# If anyone is around



## shaggy (Jun 18, 2003)

Heading up to OC, NJ for the weekend, if anyone interested or local, be at Asbury Avenue, and fishing the surf tonight and maybe tomorrow night.

Anybody know what, if anything is biting?

Have Jeep will travel


----------



## shaggy (Jun 18, 2003)

Well, just home and here is my NJ report from the weekend.

Arrived in OC, NJ late Friday morning, and girls dropped me off on the backside. Fished for about two hours there, lots of leafy water plants, not real fun, but weather and quiet was great.

Back to the house where daughter was staying for the two weeks, quick bite and onto the surf around 6pm until about 10pm. Well, used cut up mackeral and clams, clams did nothing , but cut bait got me a few blues, biggest about 20" to fork. A threesome of sand shark, biggest only about 2 1/2'. Lots of nibbles (figure smaller species, had 6/0 and 8/0 hooks) and two really good runs, but alas both bit through the 50 pound mono to the hooks.
Saw some lightning in the distance and started packing up. Well halfway up the beach it started to pour, and the wind blew, so, soaked to the skin in less than a two block walk.

Awoke and on the beach Sunday morning by 5:30am, and two small blues, biggest about 18" to the fork

http://pierandsurf.com/photopost/data/500/12470HPIM0544.JPG 

and left as the beachgoers decided it was "sun" time.
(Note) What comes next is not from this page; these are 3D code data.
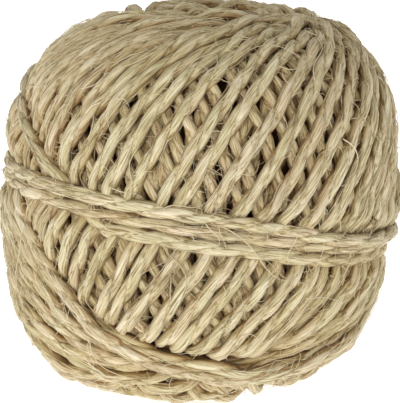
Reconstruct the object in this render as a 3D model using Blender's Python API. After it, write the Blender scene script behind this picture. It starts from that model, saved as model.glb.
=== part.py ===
"""Ball of two-ply sisal string, wound on a slant and finished with a belt round its waist.

Metres, +Z up. The ball rests on its small flat spot at Z = 0.
"""
import math

import bmesh
import bpy
import numpy as np
from mathutils import Vector

# The string and the wound form
string_thickness = 0.0032
ball_half_width = 0.0393
ball_half_height = 0.0388
squareness = 2.92          # 2 is an ellipsoid, higher is closer to a drum
lean = 0.05                # sideways shift of the top, per metre of height
taper = 0.012              # how much wider the shoulders are above than below
flat_spot_depth = 0.0013   # how much of the rounded bottom is pressed flat

# The slanting turns, which pass the winding axis at the opening's angle
axis_tilt_right = math.radians(6.6)
axis_tilt_back = math.radians(10.3)
pole_opening = math.radians(25)
slanted_ridges = 46
rows_pole_to_pole = 14
last_ridged_row = math.radians(70)
groove_depth = 0.0014
top_dimple_depth = 0.0012
sink_under_rings = 0.0004

# The turns laid last, side by side: a bundle low on the left, then the waist belt
bundle_turns = 5
bundle_azimuth = math.radians(-88)
bundle_opening = math.radians(36)
bundle_squeeze = 0.45      # the bundle's least width, as a share of its full width
belt_turns = 3
belt_tilt = math.radians(8.6)
ring_segments = 48
ring_lift = 0.0008         # how far a ring's crests stand over the slanting turns
ring_root_depth = 0.0040   # how far a ring reaches into the ball

ball_name = "string_ball"
straw_colour = (0.56, 0.47, 0.30, 1.0)


def clear_scene():
    """Remove every object that the open file holds."""
    for item in list(bpy.data.objects):
        bpy.data.objects.remove(item, do_unlink=True)


def new_collection(name):
    """Add an empty collection to the scene."""
    group = bpy.data.collections.new(name)
    bpy.context.scene.collection.children.link(group)
    return group


def straw_material():
    """Pale, dry plant fibre."""
    material = bpy.data.materials.new("sisal_string")
    material.use_nodes = True
    shader = material.node_tree.nodes["Principled BSDF"]
    shader.inputs["Base Color"].default_value = straw_colour
    shader.inputs["Roughness"].default_value = 0.8
    shader.inputs["Metallic"].default_value = 0.0
    return material


def winding_frame():
    """Right, back and axis directions of the winding, as unit vectors."""
    axis = np.array([
        math.sin(axis_tilt_right) * math.cos(axis_tilt_back),
        math.sin(axis_tilt_back),
        math.cos(axis_tilt_right) * math.cos(axis_tilt_back),
    ])
    right = np.cross(axis, [0.0, -1.0, 0.0])
    right /= np.linalg.norm(right)
    return right, np.cross(axis, right), axis


def turn_normal(azimuth, opening):
    """Normal of the plane in which one turn lies."""
    right, back, axis = winding_frame()
    sideways = math.cos(azimuth) * right + math.sin(azimuth) * back
    return math.cos(opening) * sideways + math.sin(opening) * axis


def form_radius(directions):
    """Distance from the ball's middle to its drum-like outer form along unit directions."""
    across = np.hypot(directions[:, 0] - lean * directions[:, 2], directions[:, 1])
    upright = np.abs(directions[:, 2])
    power = (across / ball_half_width) ** squareness + (upright / ball_half_height) ** squareness
    return (1 + taper * np.sin(2.2 * directions[:, 2])) * power ** (-1.0 / squareness)


def place_vertices(item, points):
    """Give the object's vertices new places and turn its faces outward."""
    item.data.vertices.foreach_set("co", np.ascontiguousarray(points, dtype=np.float32).ravel())
    work = bmesh.new()
    work.from_mesh(item.data)
    bmesh.ops.recalc_face_normals(work, faces=work.faces)
    work.to_mesh(item.data)
    work.free()
    item.data.update()


def vertex_array(item):
    """The object's vertices as rows of x, y, z."""
    flat = np.empty(len(item.data.vertices) * 3)
    item.data.vertices.foreach_get("co", flat)
    return flat.reshape(-1, 3)


def slanted_body():
    """A sphere twisted so that its columns follow the slanting turns, with a groove between turns."""
    bpy.ops.mesh.primitive_uv_sphere_add(segments=2 * slanted_ridges, ring_count=rows_pole_to_pole, radius=1.0)
    body = bpy.context.object
    body.name = ball_name
    start = vertex_array(body)

    height_angle = np.arcsin(np.clip(start[:, 2], -1.0, 1.0))
    column = np.arctan2(start[:, 1], start[:, 0])
    along_turn = np.clip(height_angle, -last_ridged_row, last_ridged_row)
    polar = np.arccos(math.cos(pole_opening) * np.sin(along_turn))
    slant = np.arccos(np.clip(-math.tan(pole_opening) / np.tan(polar), -1.0, 1.0))

    # Past the last ridged row the sphere closes evenly over each pole.
    to_pole = (math.pi / 2 - np.abs(height_angle)) / (math.pi / 2 - last_ridged_row)
    closing = np.clip(to_pole, 0.0, 1.0)
    rim = math.acos(math.cos(pole_opening) * math.sin(last_ridged_row))
    cap_polar = np.where(height_angle > 0, closing * rim, math.pi - closing * rim)
    in_cap = np.abs(height_angle) > last_ridged_row
    polar = np.where(in_cap, cap_polar, polar)

    right, back, axis = winding_frame()
    azimuth = column + slant
    sideways = np.outer(np.cos(azimuth), right) + np.outer(np.sin(azimuth), back)
    directions = np.sin(polar)[:, None] * sideways + np.cos(polar)[:, None] * axis

    is_groove = np.round(column / (math.pi / slanted_ridges)).astype(int) % 2
    groove = groove_depth * is_groove * np.cos(along_turn) ** 0.5 * np.where(in_cap, 0.0, 1.0)
    dimple = top_dimple_depth * np.cos(closing * math.pi / 2) ** 2 * (height_angle > 0)
    radius = form_radius(directions) - sink_under_rings - groove - dimple
    place_vertices(body, directions * radius[:, None])
    return body


def wound_ring(name, normal, turns, width_share):
    """Turns side by side round the ball, as one ring with a rounded crest for each turn.

    width_share gives the ring's width at an angle from its highest point, as a share of its full width.
    """
    crest_points = 3 * turns
    around_section = crest_points + 4
    bpy.ops.mesh.primitive_torus_add(major_segments=ring_segments, minor_segments=around_section)
    ring = bpy.context.object
    ring.name = name

    # Section: the crests from side to side, then back along the root under the surface.
    step = np.arange(around_section)
    on_crest = step <= crest_points
    side = np.where(on_crest, -1.0 + 2.0 * step / crest_points, 1.0 - 2.0 * (step - crest_points) / 4)
    between = np.abs(np.sin(math.pi * turns * (side + 1.0) / 2))
    rise = np.where(on_crest, ring_lift - 0.5 * string_thickness * (1.0 - between), -ring_root_depth)

    normal = normal / np.linalg.norm(normal)
    level = np.cross([0.0, 0.0, 1.0], normal)
    level /= np.linalg.norm(level)
    uphill = np.cross(normal, level)
    angle = np.repeat(2 * math.pi * np.arange(ring_segments) / ring_segments, around_section)
    half_width = 0.5 * turns * string_thickness * width_share(angle)
    offset = np.tile(side, ring_segments) * half_width / ball_half_width
    directions = np.outer(np.sin(angle), level) + np.outer(np.cos(angle), uphill) + np.outer(offset, normal)
    directions /= np.linalg.norm(directions, axis=1)[:, None]
    radius = form_radius(directions) + np.tile(rise, ring_segments)
    place_vertices(ring, directions * radius[:, None])
    return ring


def lower_bundle():
    """The slanting turns laid last, which crowd together where they pass the poles."""
    def width_share(angle):
        return bundle_squeeze + (1.0 - bundle_squeeze) * np.abs(np.sin(angle))

    return wound_ring("bundle_ring", turn_normal(bundle_azimuth, bundle_opening), bundle_turns, width_share)


def waist_belt():
    """The finishing turns round the waist."""
    normal = np.array([math.sin(belt_tilt), 0.0, math.cos(belt_tilt)])
    return wound_ring("belt_ring", normal, belt_turns, np.ones_like)


def floor_block():
    """The block that presses the ball's bottom flat."""
    size = 3.0 * ball_half_width
    bpy.ops.mesh.primitive_cube_add(size=size)
    block = bpy.context.object
    block.name = "floor_block"
    block.location = (0.0, 0.0, -ball_half_height + flat_spot_depth - size / 2)
    return block


def boolean(item, tool, operation):
    """Join a tool to the object, or cut it away, with an exact Boolean modifier."""
    step = item.modifiers.new(tool.name, "BOOLEAN")
    step.operation = operation
    step.solver = "EXACT"
    step.object = tool


def move_to(item, group):
    """Keep the object in one collection only."""
    for old in list(item.users_collection):
        old.objects.unlink(item)
    group.objects.link(item)


def main():
    clear_scene()
    ball_group = new_collection("ball of string")
    tool_group = new_collection("tools")

    body = slanted_body()
    tools = [(lower_bundle(), "UNION"), (waist_belt(), "UNION"), (floor_block(), "DIFFERENCE")]
    for tool, operation in tools:
        boolean(body, tool, operation)
        move_to(tool, tool_group)
        tool.hide_render = True
        tool.display_type = "WIRE"
    body.data.materials.append(straw_material())
    move_to(body, ball_group)

    # Everything is modelled about the ball's middle, then raised until the flat spot is at Z = 0.
    to_floor = Vector((0.0, 0.0, ball_half_height - flat_spot_depth))
    for item in [body] + [tool for tool, _ in tools]:
        item.location += to_floor


main()
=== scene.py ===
import math
import bpy
import numpy as np
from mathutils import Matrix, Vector


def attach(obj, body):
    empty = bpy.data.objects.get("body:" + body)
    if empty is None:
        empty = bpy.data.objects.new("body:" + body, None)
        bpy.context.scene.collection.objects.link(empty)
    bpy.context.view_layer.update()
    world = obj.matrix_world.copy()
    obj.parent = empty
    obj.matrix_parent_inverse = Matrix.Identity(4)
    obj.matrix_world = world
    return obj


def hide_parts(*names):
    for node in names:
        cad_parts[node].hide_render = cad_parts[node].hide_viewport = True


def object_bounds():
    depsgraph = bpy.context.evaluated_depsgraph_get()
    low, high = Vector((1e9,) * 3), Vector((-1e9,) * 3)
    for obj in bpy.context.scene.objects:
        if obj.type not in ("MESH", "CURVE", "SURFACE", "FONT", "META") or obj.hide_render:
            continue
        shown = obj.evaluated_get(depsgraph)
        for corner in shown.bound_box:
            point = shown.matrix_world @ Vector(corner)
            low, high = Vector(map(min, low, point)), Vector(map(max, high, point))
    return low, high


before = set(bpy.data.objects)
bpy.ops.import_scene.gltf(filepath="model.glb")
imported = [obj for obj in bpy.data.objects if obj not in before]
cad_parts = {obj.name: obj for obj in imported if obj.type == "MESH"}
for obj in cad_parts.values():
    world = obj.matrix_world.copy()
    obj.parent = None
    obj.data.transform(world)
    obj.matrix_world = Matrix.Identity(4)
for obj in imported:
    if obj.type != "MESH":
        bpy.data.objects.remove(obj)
cadLow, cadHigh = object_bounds()
random = np.random.default_rng(23)

# A ball of two-ply sisal string. The string is laid turn by turn on a growing height map, so that each
# turn bridges the ones under it, and only what can be seen is then made as mesh.

string = {
    "thickness": 0.0029,
    "twistLength": 0.0150,      # one full turn of the two plies
    "twistVaries": 0.22,        # share by which that length changes
    "plyOffset": 0.00053,       # from the string's middle to a ply's middle
    "plyDepth": 0.00088,        # half the ply, measured away from the other ply
    "plyWidth": 0.00105,        # half the ply, measured across
    "uneven": 0.20,             # how much a ply swells and thins
    "swells": (0.006, 0.019),   # lengths over which it does so
    "ridges": 0.09,             # height of the fibre bundles on a ply, as a share of its size
    "bundles": (3, 4, 6),       # how many of them lie round a ply, as three sums
    "bundleLength": 0.017,      # length over which they change places
    # painted shade: the sides of the string below this share of its height are darkened
    "grooveFrom": 0.52,         # share of the string's height below which its sides darken
    "step": 0.0012,             # length between two rings of the mesh
}

form = {
    "beltRise": 0.0003,         # how far the belt stands over the rest at the waist
    "flatSpot": 0.0013,         # height lost where the ball rests
    "halfHeight": 0.0393,
    "squareness": 3.0,          # 2 is an ellipsoid, higher is closer to a drum
    "lean": 0.056,              # how far the top leans to the right, as a share of its height
    "taper": 0.012,             # how much wider the shoulders are above than below
    "pressed": 0.36,            # least height of a string's middle over the table, in thicknesses
    "overTable": 0.00005,       # nothing comes lower than this
}
form["halfWidth"] = (cadHigh.x - cadLow.x) / 2 - form["beltRise"]
ballMiddle = np.array([
    (cadLow.x + cadHigh.x) / 2,
    (cadLow.y + cadHigh.y) / 2,
    cadLow.z + form["halfHeight"] - form["flatSpot"],
])

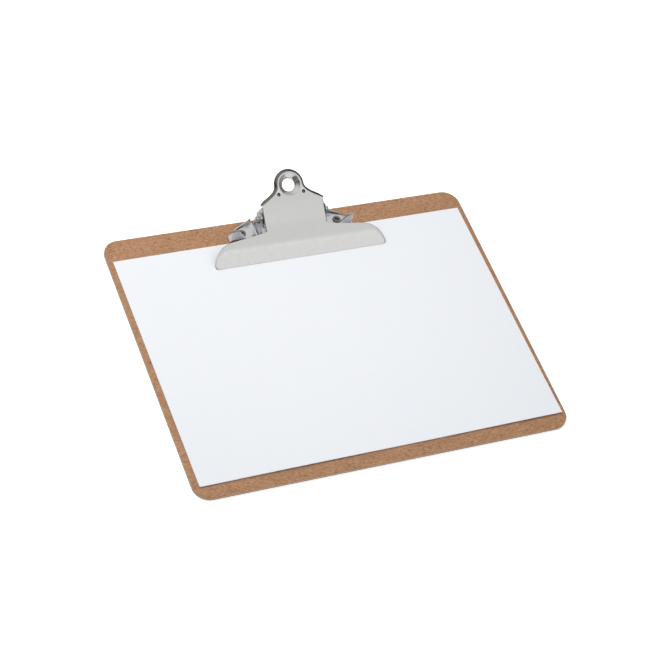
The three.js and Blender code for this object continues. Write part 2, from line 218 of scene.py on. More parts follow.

Did see one idiot head out with a rod, and promply throw lead and hooks in the area where kids were swimming and surfing. Me, ol' bigmouth walked up ant told him they were there first and it was pretty stupid to toss lead an hooks where they all were, alas the idiot paid NO attention and continued tossing, well, until a group of older bigger surfers arrived, then it was, OOPS, suddenly he didn't want any troupl, and promply left.

Sunday night for two hours 8pm-10pm (no rain), well felt like back on AI, but more people. Sand shark and skate, and grass and stuff. 

Anyways, great weekend getaway, especially with the hours I have been working, and well, did get the young 'un her surfboard 

http://pierandsurf.com/photopost/data/500/12470HPIM0547.JPG 

(and though didn't ride many in all the way, was impressed with her abilities the first day with it, she could catch most waves and get up, but balance seemed a problem, so, guess don't need a yak, just get her to board my bait.

Final tally: 4 blue, six sand shark, two skate and two bite offs while running.

Have Jeep will travel


----------



## ReelinRod (May 29, 2003)

Hey Shaggy,

I would say the bite-offs were Dusky's; they have been patrolling the surf down OC / Strathmere way.

Fished Strathmere on Sunday evening with Connman and BillH and Conn got one about 20lbs. BillH was down there for the whole week and was into the Dusky's good mid-week. On sunday night BillH caught a 17+ inch kingfish/seamullet and Conn caught and released a nice fat 15in weakie. All I caught were little dogfish...  

Rod


----------



## shaggy (Jun 18, 2003)

Well, working tonight from 5pm until about 6am, then pickin' up the Boss and off to OC, to get the youngest and her new toy, the surf board. Will try wetting a few lines again, and maybe try and talk her into boarding out some bait for me (yeah, right!). Anyhow, should arrive in OC by 11 am Friday, fish Friday night and Saturday morning, maybe Saturday night. Depends on when the "girls" want to leave.

Anyhow, myabe a few more blues, sandies and AI flounder, which is all good by me. Also want to get a glimpse of those few good runs and gone!

All have a great weekend!

Have Jeep will travel


----------



## shaggy (Jun 18, 2003)

Heading out, be down on the beach tonight between 3900 block and 4000 block of Asbury in OC, NJ, Boss' car not the Jeep, but be fishing for a bit if anyuone is around!

Have Jeep will travel  

And, though may feel like I hate to admit it, will be good to see me surfer girl again!


----------



## shaggy (Jun 18, 2003)

Fished Friday night and Saturday morning, lots of shark, most 18" - maybe 30", but got two, one about 4'6" and the other over 5'. Another four great runs and lots of pullage, but line ended up returnin with lead and some of the hook leader but no hook. Man, I am going to start rigging a few of my rods with some wire leader. I know you would figure I'd have learned that by now.

Did try to relive some college days and tried out my daughter's surfboard, rode a few in, but the balance, even sober  , just wasn't there.

Have Jeep will travel


----------